Incredibile, ogni volta c’è qualcuno che accusa i suoi ex compagni di «avere tradito la causa» e si propone di rappresentare i veri valori, i veri interessi delle classi meno abbienti. Questa volta, però, il richiamo non ha funzionato: tutti a casa.
Siate realisti, chiedete l’impossibile
Molti accusano l’astensionismo perché sterile. Non produce effetti e lascia intatto il sistema di potere. Messa così sembra tutto vero. Ma chi l’ha detto che le forme della politica debbano esaurirsi nel rituale delle urne? Chi l’ha detto che la delega in bianco sia la forma migliore per gestire una società complessa come quella in cui viviamo? Chi l’ha detto che tutto debba esaurirsi nel far parte di un gregge che ogni quattro anni (questa volta anche meno) va a scegliersi un padrone?

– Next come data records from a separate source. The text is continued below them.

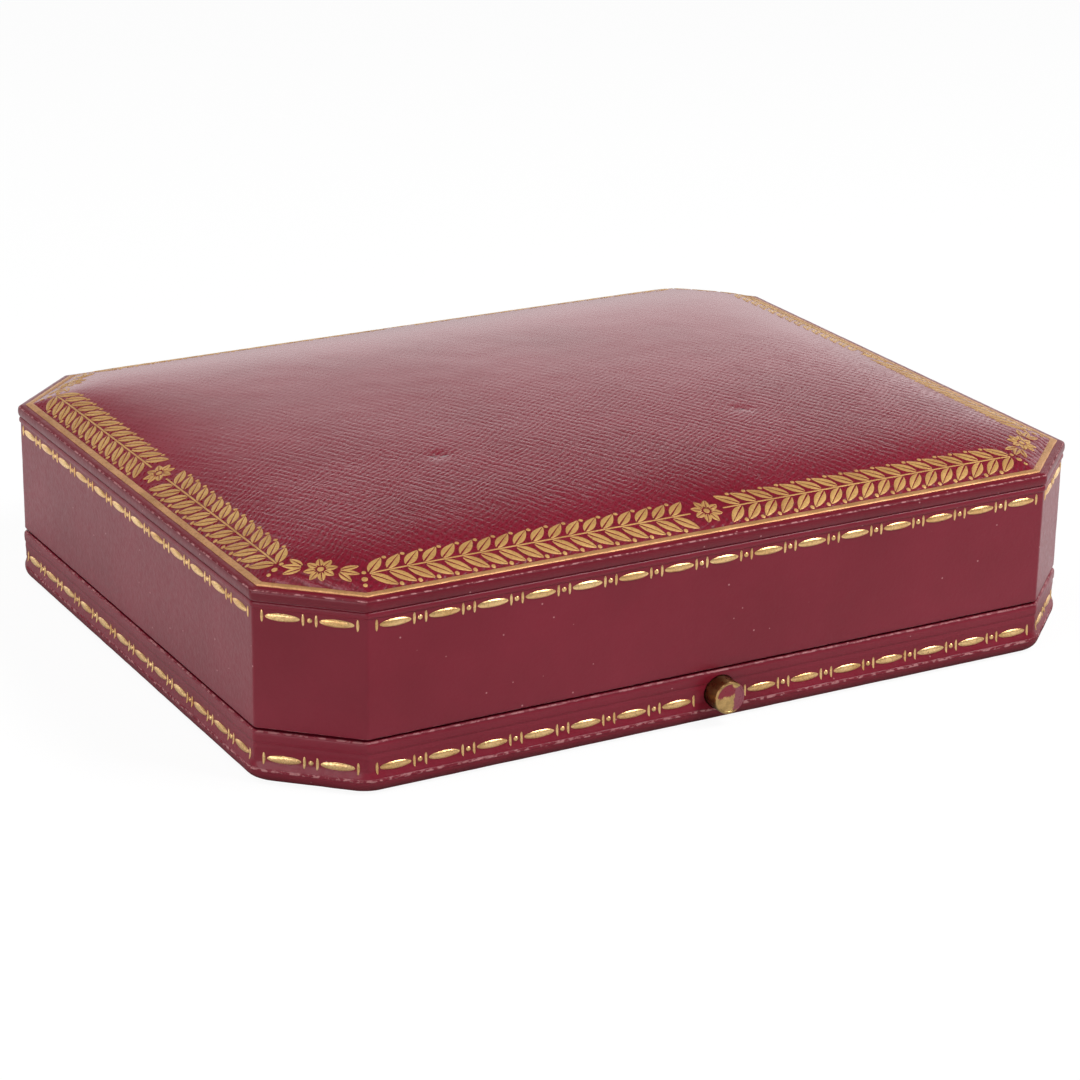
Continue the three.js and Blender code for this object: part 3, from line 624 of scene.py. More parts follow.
def near_edges(s, edges):
    """How near the leather is to its rubbed level edges, which also carry painted highlights; flat faces have
    none.
    """
    height = s.split(s.place)["Z"]
    shares = []
    for middle, reach, strength in edges:
        away = s.math("ABSOLUTE", s.minus(height, middle * MM))
        shares.append(s.between(away, reach * MM * 0.35, reach * MM, strength, 0.0))
    level_share = s.math("ABSOLUTE", s.split(s.facing)["Z"])
    return s.times(s.most(*shares), s.between(level_share, 0.92, 0.99, 1.0, 0.0))


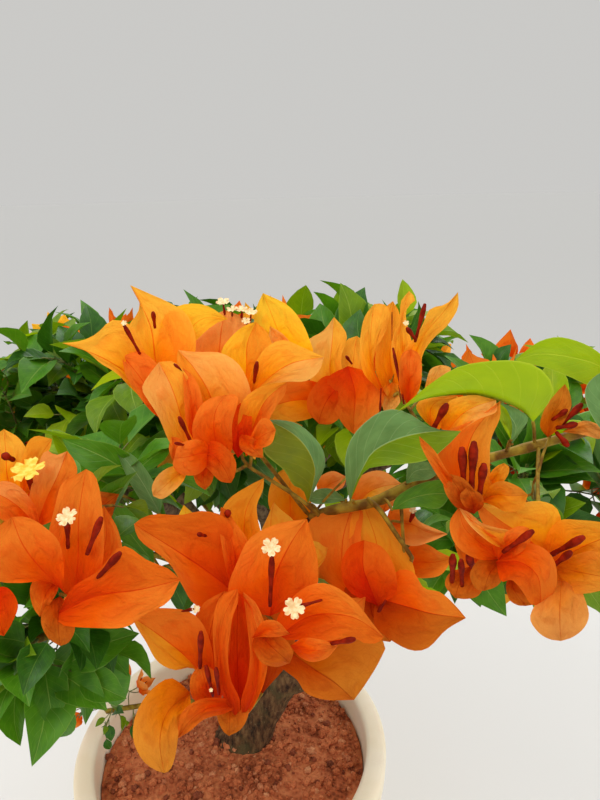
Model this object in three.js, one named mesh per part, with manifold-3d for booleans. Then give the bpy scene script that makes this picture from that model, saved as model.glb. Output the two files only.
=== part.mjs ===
// A potted bougainvillea bush: a round cream plastic pot filled with red laterite grit, a short
// leaning trunk, and arching boughs that carry masses of orange bracts and of green leaves.
// Millimetres, +Z up, the origin at the middle of the pot's underside, and -Y the front.
import * as THREE from "three";
import { mergeVertices } from "three/addons/utils/BufferGeometryUtils.js";
import Module from "manifold-3d";

const wasm = await Module();
wasm.setup();

// Driving dimensions
const pot = {
  rimRadius: 210,
  height: 330,
  footRadius: 145,
  shoulderRadius: 188,
  wall: 7,
  rimWidth: 27,
  rimHeight: 40,
  edge: 5,
  floor: 9,
  segments: 42,
};
const soil = { belowRim: 32, moundRadius: 62, fall: 8, segments: 32 };
const seat = 0.3; // clearance between two pieces that touch
const cutGap = 0.5; // how far a piece keeps from one that it was cut by
const trunk = {
  foot: [20, 34],
  fork: [84, 22],
  forkHeight: 134,
  sunk: 32, // its rings start this far below the soil's top, and are cut off flat there
  radius: 31,
  flare: 46,
  ridges: 5,
  ridgeDepth: 0.13,
  sides: 18,
  steps: 9,
};
const stub = { along: 0.74, length: 36, radius: 15, turn: -20, lift: 28, sides: 10, steps: 2 };
const crown = { middle: [20, 20] };
const inner = { reach: 165, height: 836, half: [88, 98, 82], first: -20, spread: 360, frontLift: 0.22 };
const outer = { reach: 350, height: 786, half: [98, 124, 88], first: -38, spread: 305, frontLift: 0.1 };
const low = { reach: 236, height: 655, half: [74, 96, 62], first: 62, spread: 190, frontLift: 0 };
const wander = { reach: 0.05, height: 18, half: 0.09 }; // how unlike its neighbours a mass may be
const lobes = { count: 7, height: 0.2, sharpness: 5, hollow: 0.88 };
const limbSides = 6;
const limbSteps = 6;

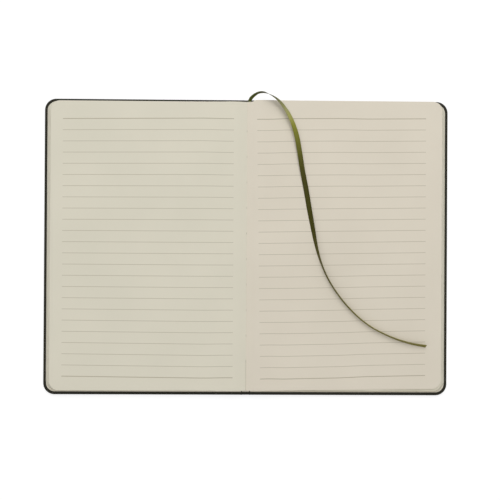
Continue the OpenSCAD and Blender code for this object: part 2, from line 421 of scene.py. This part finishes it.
def folded_paper(name):
    """The middle fold: the same paper, with painted shade in the sewing holes and in its crease at
    the tail.
    """
    finish = Finish(name)
    x, y, z = finish.parts(finish.place())
    count = (y - page_middle_y) / HOLE_PITCH + 0.5
    nearest = count.rounded()
    off_hole = abs(count - nearest) * HOLE_PITCH
    # Painted shade in the sewing holes, unevenly strong
    hole_shade = off_hole.ramp(HOLE_REACH, HOLE_CORE) * abs(nearest - 0.5).under(HOLE_COUNT / 2)
    hole_shade_unevenness = finish.noise(scale=160) * 1.1 - 0.15
    # Painted shade in the crease at the tail
    crease = y.ramp(CREASE_TO, CREASE_TO - CREASE_FADE) * CREASE_SHADE_SHARE
    return finish.surface(
        base_color=finish.mixed(hole_shade * hole_shade_unevenness + crease, CREAM[0], FOLD_SHADE),
        roughness=PAPER_ROUGHNESS, specular_ior_level=PAPER_SPECULAR)


def leaf_edges(name, attribute=None):
    """The cut edges of a stack of leaves: fine uneven lines of painted shade in the gaps between
    them, by height or by an attribute.
    """
    finish = Finish(name)
    x, y, z = finish.parts(finish.place())
    level = finish.attribute(attribute) * 14 if attribute else z * 7000
    lines = finish.noise(detail=3.0, roughness=0.6, at=finish.vector(x * 30, y * 30, level))
    coarse = finish.noise(detail=1.0, at=finish.vector(x * 12, y * 12, level * 0.22))
    # The gaps between the leaves are sunk by the bump and darkened by painted shade
    gap_depth_and_shade = (lines.swing(2.4) + coarse.swing(1.2) + 0.32).held()
    return finish.surface(
        base_color=finish.mixed(gap_depth_and_shade, *LEAF_EDGE_AND_GAP_SHADE), roughness=0.9, specular_ior_level=0.2,
        normal=finish.bumped(gap_depth_and_shade, depth=-0.05 * MM))


def leatherette(name):
    """Near-black olive book covering with a fine pebbled grain."""
    finish = Finish(name)
    pebble = finish.node(
        "ShaderNodeTexVoronoi", {"feature": "SMOOTH_F1"},
        {"Vector": finish.place(), "Scale": 1500, "Smoothness": 0.6, "Randomness": 1.0}, "Distance")
    crease = finish.noise(scale=700)
    fine = finish.noise(scale=5200)
    patch = finish.noise(scale=40, detail=3.0)
    height = pebble * 0.9 + crease * 0.7 + fine * 0.2
    colour = finish.mixed(height * 0.9 - 0.2 + patch.swing(0.5), *OLIVE_BLACK)
    return finish.surface(
        base_color=colour, roughness=0.5 + patch.swing(0.16) - (pebble - 0.4) * 0.12,
        specular_ior_level=0.14, normal=finish.bumped(height, depth=0.05 * MM))


def grey_board(name):
    """Pressed grey board with flecks of fibre."""
    finish = Finish(name)
    fleck = finish.noise(scale=900, detail=4.0, roughness=0.75)
    layer = finish.noise(scale=60)
    colour = finish.mixed(fleck * 1.6 - 0.4 + layer.swing(0.4), *BOARD_GREY)
    return finish.surface(
        base_color=colour, roughness=0.95, normal=finish.bumped(fleck, depth=0.05 * MM))


def linen_thread(name):
    """Two-ply linen thread: fine turns along the length."""
    finish = Finish(name)
    x, y, z = finish.parts(finish.place())
    turns = (y * 9000 + z * 9000 + x * 5000).wave()
    fuzz = finish.noise(scale=6000)
    colour = finish.mixed(turns * 0.35 + 0.5 + fuzz.swing(0.4), *LINEN)
    return finish.surface(
        base_color=colour, roughness=0.75, normal=finish.bumped(turns, depth=0.03 * MM))


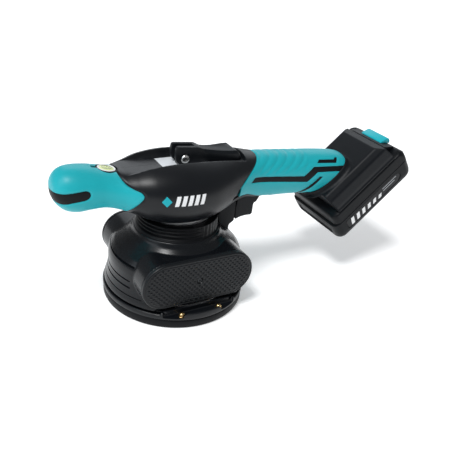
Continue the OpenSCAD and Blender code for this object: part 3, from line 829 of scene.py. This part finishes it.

Qui non si vogliono lanciare proclami (non sarebbe proprio il caso), ma alimentare quel sano dubbio, quella sana diffidenza verso chi pretende di rappresentarci.
Certo, l’alternativa è difficile e, soprattutto, richiede impegno, però abbiamo una sola vita e viverla pienamente, consapevolmente, padroni della propria esistenza non è una cosa da scartare. Anzi.
E qui, per il momento, ci fermiamo. Ma sui prossimi numeri riprenderemo questo argomento. Centrale per chi vuole percorrere, come diceva il grande Martin Buber, i difficili «sentieri in utopia».